Junior has a pick-ax
on the DVD coverart, but what the hell, that knife's
a doozy. Some people call it a Slingblade, I call it a Kaiser blade.

When
in Europe, don't get a sunroof because Junior is sure to get you.
One thing to note here, during the chase, Junior does some Kung-Fu
acrobatics off the car. At once we realize that the Junior character
deserves a better movie.

So from here on in, the
movie turns on the automatic pilot. Rebecca is abducted and tied
up in a dimly lit dungeon. The suspicious man who fixed the Daimler
so profficiently, has been revealed as Junior's father and Rebecca
is going to be made into some sort of morbid birthday present.

The bitch from the car
was also abducted (Junior and Senior's killing business is very
lucrative on weekends).

Junior slits this girl's
throat and then proceeds to chop her head off. As an audience, we're
not exactly desensitized as we are indifferent by the act. This
is the point of the movie where we start clock-watching like kids
on the Friday before Christmas Vacation. And you know the film has
to be bad if that knife can't save it. Look at that cotton-pickin'
thing!

Senior pets Junior's head.
"Good boy," he says soothingly. "That's a good boy."
At this point I was hoping Junior would bite the hand that feeds
him, kill Rebecca, get in the Daimler and commit suicide when he
turns on the CD player and hears A SPLIT-SECOND!

Senior's
plan is to dress Rebecca up in Junior's mother's dress, in order
for Junior to exact revenge on somebody who's already dead. Rebecca
tries her best at the maternal-love technique that Jason Voorhees
always falls for so damned easily.
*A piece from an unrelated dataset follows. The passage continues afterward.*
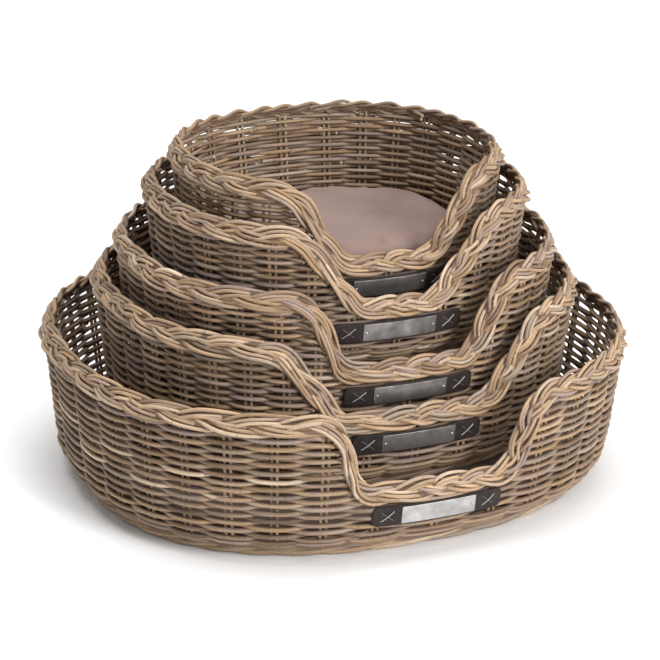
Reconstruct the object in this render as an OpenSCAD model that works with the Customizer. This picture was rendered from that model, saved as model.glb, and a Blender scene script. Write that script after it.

It works, but Senior ruffles
Junior's feathers and foils her plan.

I suppose if you want
to waste your time with the movie, I'll leave out the absolute ending,
but it isn't anything you can't conceive of, neither is it anything
original or worthwhile.

I will
say that by the end of the movie, the film proffers a scene that
shows a couple of fresh-meat candidates, and once the scene diabolically
cuts, it is immediately followed by the credits, which are accompanied
with a particular theme song I'm trying my best to block out.